Rep. Louie Gohmert (R-Texas) should get his facts right. On Friday, he used suicide rates among veterans to make a misleading, inaccurate argument against sexual reassignment surgery.
“Now this administration says, ‘We’re going to have the V.A. do sex change operations.’ Really?” he said in a video obtained by Right Wing Watch. “Do we not have enough veterans committing suicide without you increasing that 20 times? Enough is enough. We have to stand up for our veterans. We’re the adults. We have to stand up for our children.”
He was criticizing a proposal that’d allow the Department of Veterans Affairs to cover sex reassignment surgery for transgender patients.
See the statement here:
He’s wrong. Increasing veteran suicide rate by 20 times? Where did he get that number? Even when I account for the hyperbole, he is just wrong.
Let’s start with rates of suicide attempts among transgender people. The numbers are ridiculously high, but aren’t linked to sex reassignment surgery. They’re linked to harassment.
In 2010, the National Center for Transgender Equality and the National Gay and Lesbian Task Force published a study on this. Forty-one percent of transgender respondents reported an attempted suicide. While accounting for other variables that are involved in taking one’s life, investigators discovered discrimination played a huge role.
“Those who were bullied, harassed, assaulted, or expelled because they were transgender or gender non-conforming in school also reported significantly elevated levels of suicide attempts (51% compared with 41% of our sample as a whole),” they said.
These numbers dwarf the 4.6 percent average among the general U.S. population, according to a 2014 follow up study by the Williams Institute at UCLA Law. It even outdoes the 10-20 percent average among lesbian, gay, and bisexual adults who report suicide attempts.
Researchers at the Williams Institute found that many transgender respondents were ostracized by family members (57 percent), discriminated at work (at least 50 percent), bullied at school (at least 50 percent), reported victimization by law enforcement (at least 57 percent), and experienced homelessness (69 percent).
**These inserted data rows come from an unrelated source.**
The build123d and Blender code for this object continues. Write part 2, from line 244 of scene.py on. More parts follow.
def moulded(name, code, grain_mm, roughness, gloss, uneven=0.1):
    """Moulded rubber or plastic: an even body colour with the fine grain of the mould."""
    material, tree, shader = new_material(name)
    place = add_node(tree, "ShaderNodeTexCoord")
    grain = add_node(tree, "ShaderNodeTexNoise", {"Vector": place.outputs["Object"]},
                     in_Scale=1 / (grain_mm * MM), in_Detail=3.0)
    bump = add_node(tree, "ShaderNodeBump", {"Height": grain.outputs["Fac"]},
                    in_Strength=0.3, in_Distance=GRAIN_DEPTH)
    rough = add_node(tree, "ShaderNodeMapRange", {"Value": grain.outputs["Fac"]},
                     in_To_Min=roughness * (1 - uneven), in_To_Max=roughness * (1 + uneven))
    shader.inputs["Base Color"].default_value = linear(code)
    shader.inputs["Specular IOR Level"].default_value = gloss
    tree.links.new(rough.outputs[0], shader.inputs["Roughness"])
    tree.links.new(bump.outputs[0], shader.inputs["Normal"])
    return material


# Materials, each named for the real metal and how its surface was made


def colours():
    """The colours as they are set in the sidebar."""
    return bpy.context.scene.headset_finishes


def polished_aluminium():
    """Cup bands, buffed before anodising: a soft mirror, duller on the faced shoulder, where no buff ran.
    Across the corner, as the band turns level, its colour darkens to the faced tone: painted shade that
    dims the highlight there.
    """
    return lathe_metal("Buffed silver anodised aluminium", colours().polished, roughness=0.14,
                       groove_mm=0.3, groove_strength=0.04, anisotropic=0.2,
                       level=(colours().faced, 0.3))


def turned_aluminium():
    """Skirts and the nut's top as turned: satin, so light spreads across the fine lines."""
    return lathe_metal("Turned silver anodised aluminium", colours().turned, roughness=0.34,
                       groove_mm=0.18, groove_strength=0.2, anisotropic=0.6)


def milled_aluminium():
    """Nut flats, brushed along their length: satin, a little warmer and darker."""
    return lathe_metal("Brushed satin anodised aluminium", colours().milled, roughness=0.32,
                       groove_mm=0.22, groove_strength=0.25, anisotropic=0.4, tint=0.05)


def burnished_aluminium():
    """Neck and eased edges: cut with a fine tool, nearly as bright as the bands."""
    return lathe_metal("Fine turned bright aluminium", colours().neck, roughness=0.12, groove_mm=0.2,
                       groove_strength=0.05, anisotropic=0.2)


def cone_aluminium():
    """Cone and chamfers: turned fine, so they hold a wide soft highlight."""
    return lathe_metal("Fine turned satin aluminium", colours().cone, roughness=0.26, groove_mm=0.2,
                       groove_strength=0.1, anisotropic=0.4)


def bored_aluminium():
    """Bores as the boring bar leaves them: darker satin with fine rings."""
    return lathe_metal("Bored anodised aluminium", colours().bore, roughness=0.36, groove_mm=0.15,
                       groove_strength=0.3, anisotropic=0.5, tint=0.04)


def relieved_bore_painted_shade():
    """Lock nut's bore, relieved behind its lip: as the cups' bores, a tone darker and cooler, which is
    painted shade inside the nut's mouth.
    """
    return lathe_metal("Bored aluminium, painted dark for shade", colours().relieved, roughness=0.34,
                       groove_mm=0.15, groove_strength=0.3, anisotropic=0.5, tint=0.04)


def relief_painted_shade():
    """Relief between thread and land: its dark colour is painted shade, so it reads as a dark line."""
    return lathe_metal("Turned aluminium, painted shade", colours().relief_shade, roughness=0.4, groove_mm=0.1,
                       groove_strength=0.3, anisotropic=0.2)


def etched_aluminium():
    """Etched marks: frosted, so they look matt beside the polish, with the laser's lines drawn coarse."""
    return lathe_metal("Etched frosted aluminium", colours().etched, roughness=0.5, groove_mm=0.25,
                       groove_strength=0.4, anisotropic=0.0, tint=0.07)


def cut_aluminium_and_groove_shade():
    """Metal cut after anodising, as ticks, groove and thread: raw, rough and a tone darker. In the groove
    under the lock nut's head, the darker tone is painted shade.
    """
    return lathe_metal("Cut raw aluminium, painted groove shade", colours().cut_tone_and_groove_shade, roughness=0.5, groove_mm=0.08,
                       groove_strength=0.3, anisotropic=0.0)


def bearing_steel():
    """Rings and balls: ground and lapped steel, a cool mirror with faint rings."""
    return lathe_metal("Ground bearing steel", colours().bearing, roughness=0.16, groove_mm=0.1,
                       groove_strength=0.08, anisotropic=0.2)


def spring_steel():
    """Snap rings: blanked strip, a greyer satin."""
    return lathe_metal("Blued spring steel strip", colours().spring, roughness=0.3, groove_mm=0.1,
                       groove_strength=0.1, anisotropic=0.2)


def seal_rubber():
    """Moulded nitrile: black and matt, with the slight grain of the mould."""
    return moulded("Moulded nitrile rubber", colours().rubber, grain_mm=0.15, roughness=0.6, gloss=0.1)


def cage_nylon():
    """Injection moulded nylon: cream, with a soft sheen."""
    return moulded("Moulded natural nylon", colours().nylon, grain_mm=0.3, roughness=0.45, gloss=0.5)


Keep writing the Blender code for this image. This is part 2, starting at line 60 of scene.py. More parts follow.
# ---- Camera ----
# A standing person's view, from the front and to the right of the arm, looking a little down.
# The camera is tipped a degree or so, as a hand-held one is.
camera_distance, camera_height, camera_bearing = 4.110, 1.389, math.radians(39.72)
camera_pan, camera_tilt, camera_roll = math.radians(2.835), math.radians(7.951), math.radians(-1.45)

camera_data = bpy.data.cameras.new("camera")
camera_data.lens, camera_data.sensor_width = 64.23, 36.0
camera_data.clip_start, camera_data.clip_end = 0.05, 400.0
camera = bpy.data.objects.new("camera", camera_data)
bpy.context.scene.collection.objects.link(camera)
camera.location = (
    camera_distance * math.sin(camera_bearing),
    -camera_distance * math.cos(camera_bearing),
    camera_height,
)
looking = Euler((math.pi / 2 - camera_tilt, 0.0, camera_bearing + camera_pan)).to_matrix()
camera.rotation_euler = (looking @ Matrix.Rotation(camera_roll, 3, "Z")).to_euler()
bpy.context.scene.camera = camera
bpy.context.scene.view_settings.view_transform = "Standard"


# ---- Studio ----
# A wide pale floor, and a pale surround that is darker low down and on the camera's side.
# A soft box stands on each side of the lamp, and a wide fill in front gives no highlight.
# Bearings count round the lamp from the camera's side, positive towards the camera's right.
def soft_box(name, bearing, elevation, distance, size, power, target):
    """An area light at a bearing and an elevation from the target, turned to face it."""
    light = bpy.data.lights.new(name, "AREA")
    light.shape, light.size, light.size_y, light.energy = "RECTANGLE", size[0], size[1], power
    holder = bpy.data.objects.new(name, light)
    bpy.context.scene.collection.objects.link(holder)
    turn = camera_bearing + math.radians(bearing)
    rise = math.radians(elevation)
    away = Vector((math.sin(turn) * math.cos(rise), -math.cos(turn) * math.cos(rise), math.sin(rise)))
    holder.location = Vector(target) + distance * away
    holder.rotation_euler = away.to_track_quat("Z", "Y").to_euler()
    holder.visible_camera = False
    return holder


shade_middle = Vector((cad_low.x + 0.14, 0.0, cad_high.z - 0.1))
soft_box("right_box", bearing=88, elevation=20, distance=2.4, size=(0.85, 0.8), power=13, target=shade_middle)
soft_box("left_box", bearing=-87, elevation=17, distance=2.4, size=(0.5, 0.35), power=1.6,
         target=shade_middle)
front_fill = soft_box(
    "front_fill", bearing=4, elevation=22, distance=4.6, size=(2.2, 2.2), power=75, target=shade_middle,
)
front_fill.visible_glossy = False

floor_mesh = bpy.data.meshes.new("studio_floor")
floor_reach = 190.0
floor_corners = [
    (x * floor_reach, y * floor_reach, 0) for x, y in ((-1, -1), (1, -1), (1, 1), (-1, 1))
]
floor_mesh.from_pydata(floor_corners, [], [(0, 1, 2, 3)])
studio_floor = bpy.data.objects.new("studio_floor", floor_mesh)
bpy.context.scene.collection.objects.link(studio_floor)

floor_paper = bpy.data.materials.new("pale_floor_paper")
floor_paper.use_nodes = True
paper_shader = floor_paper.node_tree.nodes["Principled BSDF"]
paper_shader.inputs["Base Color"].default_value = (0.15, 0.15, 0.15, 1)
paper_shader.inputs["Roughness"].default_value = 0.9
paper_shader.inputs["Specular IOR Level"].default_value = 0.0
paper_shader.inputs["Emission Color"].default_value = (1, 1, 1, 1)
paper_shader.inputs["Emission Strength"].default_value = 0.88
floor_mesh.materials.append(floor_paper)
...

The findings related to healthcare aren’t even concerned with sex reassignment surgery, just general treatment. Sixty percent said doctors or other health care providers simply refused to take care of them.
Then there is the matter of people who have served in the U.S. armed forces. I led with the example of transgender people because this is only recently publicized. But the situation really isn’t better for American vets.
The V.A. itself says that from 2001 – 2007, deployed vets of the Iraq and Afghanistan wars had a higher suicide risk compared to the U.S. general population: 41 percent higher. For non-deployed vets, that number shot up to 61 percent. In those six years, 21.3 percent of all deployed veteran deaths were by suicide. That number is 19.7 percent for non-deployed deaths.
A 2012 finding showed that 22 vets die by suicide each day, and as of early 2016, the suicide rate remained 50 percent higher than for civilians. The V.A. continues to tackle this problem publicly, but a 2015 report by The Washington Post’s Michelle Ye Hee Lee found that research on this subject isn’t very diverse. She argued the “22 a day,” as used, is often reported without context, and is based on incomplete research.
There isn’t that much data and explanation surrounding military suicide rates. Nonetheless, available research might be telling. In 2015, the V.A. said up to 20 percent of Iraqi war vets suffer or have suffered from post-traumatic stress disorder. It’s 12 percent for vets of the Gulf War, and possibly as much as 30 percent for Vietnam vets. Compare that to the general population, who suffers it at a 7 – 8 percent rate.
The National Institute of Mental Health links PTSD to suicidal ideation.
Even retired Army Captain Stacy Bear (who claimed military suicide rates are vastly overestimated) has said vets face special problems civilians don’t, and treatment must be specific to them.
“The challenges of adjustment and transition, post-traumatic stress, traumatic brain injuries, and physical disabilities, all need to be addressed especially as these things result in barriers to education, employment, health care, and overall individual well-being,” he said in a June, 2015 article. “Many of these needs are being met by a combination of different veteran-serving nonprofits and V.A. support. Unfortunately, there are still gaps in the system.”
We also shouldn’t forget the role military sexual trauma has in increasing suicide rates.
So, Rep. Gohmert, when a transgender veteran commits suicide, successful sex reassignment surgery won’t be the reason. It might be because their mother froze them out. It might be because they lost a friend to an IED. It might be due to discrimination from other soldiers, or problems struggling with a catastrophic injury sustained in battle. But a treatment that improves their lives? No.
Helping people in need means we need to know what caused their problems. We can’t do that if we rely on false hyperbole. Rep. Gohmert, please do your research before you spread more misinformation.